→ **What the exercise asks**
In the listing that follows, the range to quote begins at the line that has "Recreate this object" and ends after the line that has "const EDGE_EASE = 0.6;"; quote it verbatim and add nothing.

→ **Provided entries**

____

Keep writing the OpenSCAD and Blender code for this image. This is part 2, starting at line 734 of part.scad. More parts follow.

____

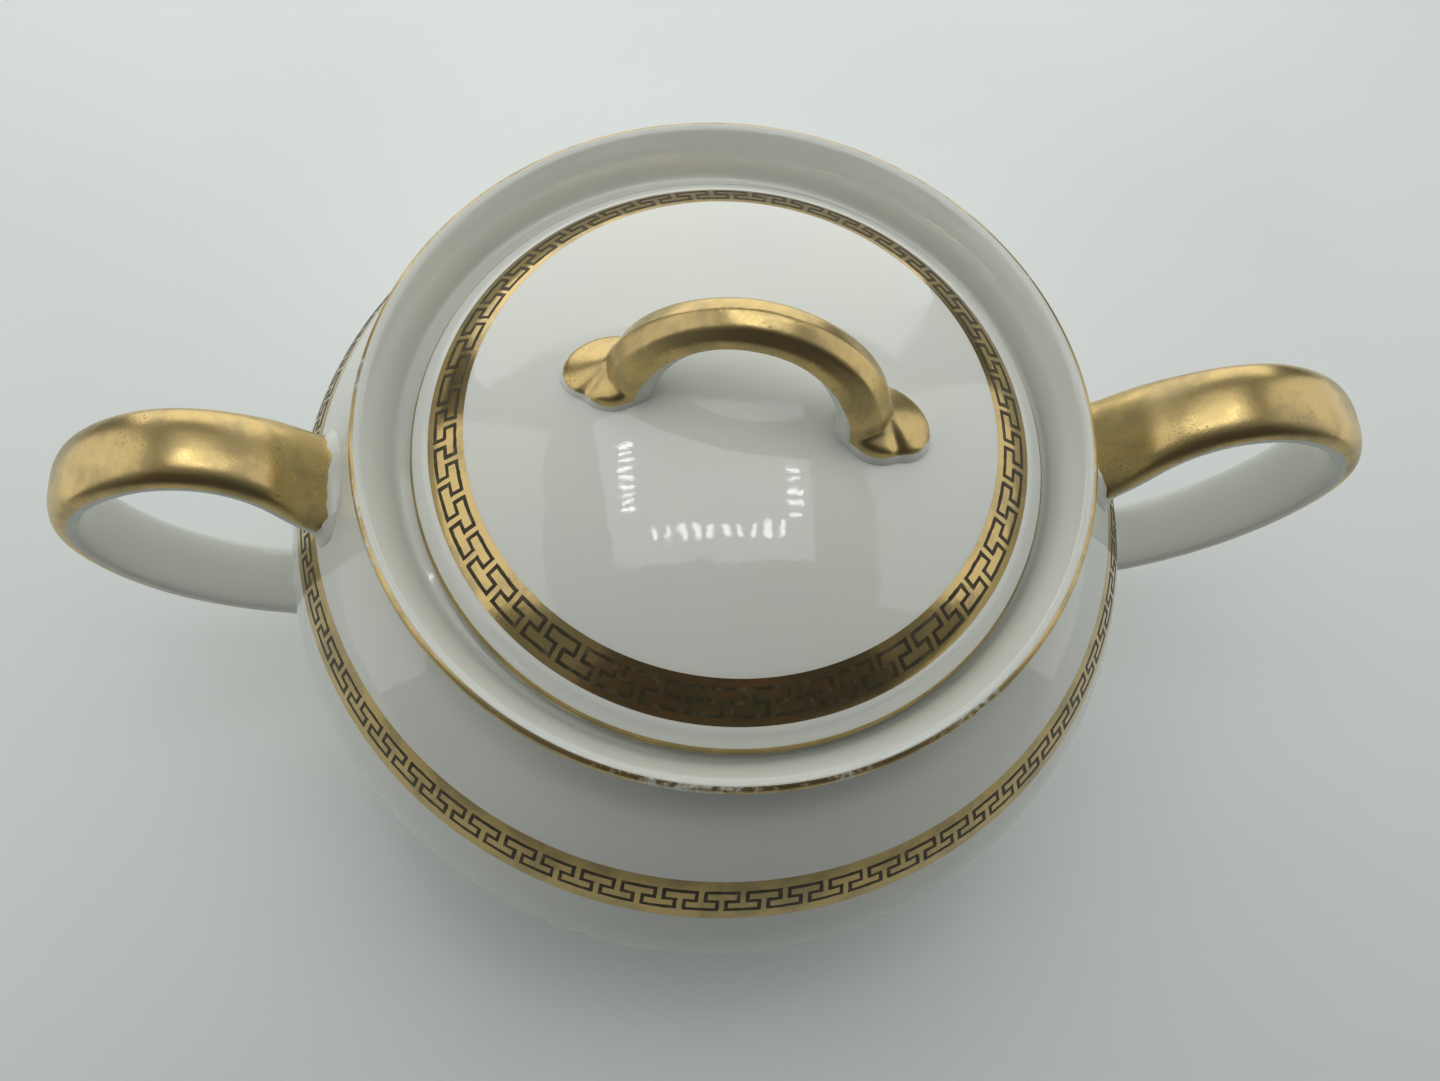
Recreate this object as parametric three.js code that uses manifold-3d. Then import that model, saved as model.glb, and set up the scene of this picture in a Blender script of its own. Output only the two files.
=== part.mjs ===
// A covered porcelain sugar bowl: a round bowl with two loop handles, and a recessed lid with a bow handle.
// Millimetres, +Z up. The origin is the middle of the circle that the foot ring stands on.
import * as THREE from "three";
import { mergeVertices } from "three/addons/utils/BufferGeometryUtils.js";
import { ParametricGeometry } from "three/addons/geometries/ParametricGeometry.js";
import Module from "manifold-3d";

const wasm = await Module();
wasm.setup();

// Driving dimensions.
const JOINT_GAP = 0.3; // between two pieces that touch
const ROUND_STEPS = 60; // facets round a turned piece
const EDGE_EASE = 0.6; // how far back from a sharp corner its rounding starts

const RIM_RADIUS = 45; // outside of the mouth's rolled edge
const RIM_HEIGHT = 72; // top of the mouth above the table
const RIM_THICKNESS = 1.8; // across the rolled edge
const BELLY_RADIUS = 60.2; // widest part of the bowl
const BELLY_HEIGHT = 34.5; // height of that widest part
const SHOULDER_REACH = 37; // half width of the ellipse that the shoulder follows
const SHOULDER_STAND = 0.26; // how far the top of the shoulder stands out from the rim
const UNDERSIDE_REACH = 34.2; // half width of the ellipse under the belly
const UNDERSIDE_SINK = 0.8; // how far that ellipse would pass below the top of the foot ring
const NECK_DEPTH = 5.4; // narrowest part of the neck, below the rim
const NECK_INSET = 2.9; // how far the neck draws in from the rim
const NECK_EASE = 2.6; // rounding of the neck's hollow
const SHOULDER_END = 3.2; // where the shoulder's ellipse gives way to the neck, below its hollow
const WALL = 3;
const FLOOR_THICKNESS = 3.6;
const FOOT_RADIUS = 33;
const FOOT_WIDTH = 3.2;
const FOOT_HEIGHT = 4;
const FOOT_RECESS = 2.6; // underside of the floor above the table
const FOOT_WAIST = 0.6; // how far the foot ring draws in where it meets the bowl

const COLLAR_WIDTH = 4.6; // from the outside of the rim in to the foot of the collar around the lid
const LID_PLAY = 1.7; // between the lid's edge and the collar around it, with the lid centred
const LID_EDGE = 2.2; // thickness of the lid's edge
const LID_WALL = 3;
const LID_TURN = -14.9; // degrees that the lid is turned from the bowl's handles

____

→ **Exercise answer**
Recreate this object as parametric three.js code that uses manifold-3d. Then import that model, saved as model.glb, and set up the scene of this picture in a Blender script of its own. Output only the two files.
=== part.mjs ===
// A covered porcelain sugar bowl: a round bowl with two loop handles, and a recessed lid with a bow handle.
// Millimetres, +Z up. The origin is the middle of the circle that the foot ring stands on.
import * as THREE from "three";
import { mergeVertices } from "three/addons/utils/BufferGeometryUtils.js";
import { ParametricGeometry } from "three/addons/geometries/ParametricGeometry.js";
import Module from "manifold-3d";

const wasm = await Module();
wasm.setup();

// Driving dimensions.
const JOINT_GAP = 0.3; // between two pieces that touch
const ROUND_STEPS = 60; // facets round a turned piece
const EDGE_EASE = 0.6; // how far back from a sharp corner its rounding starts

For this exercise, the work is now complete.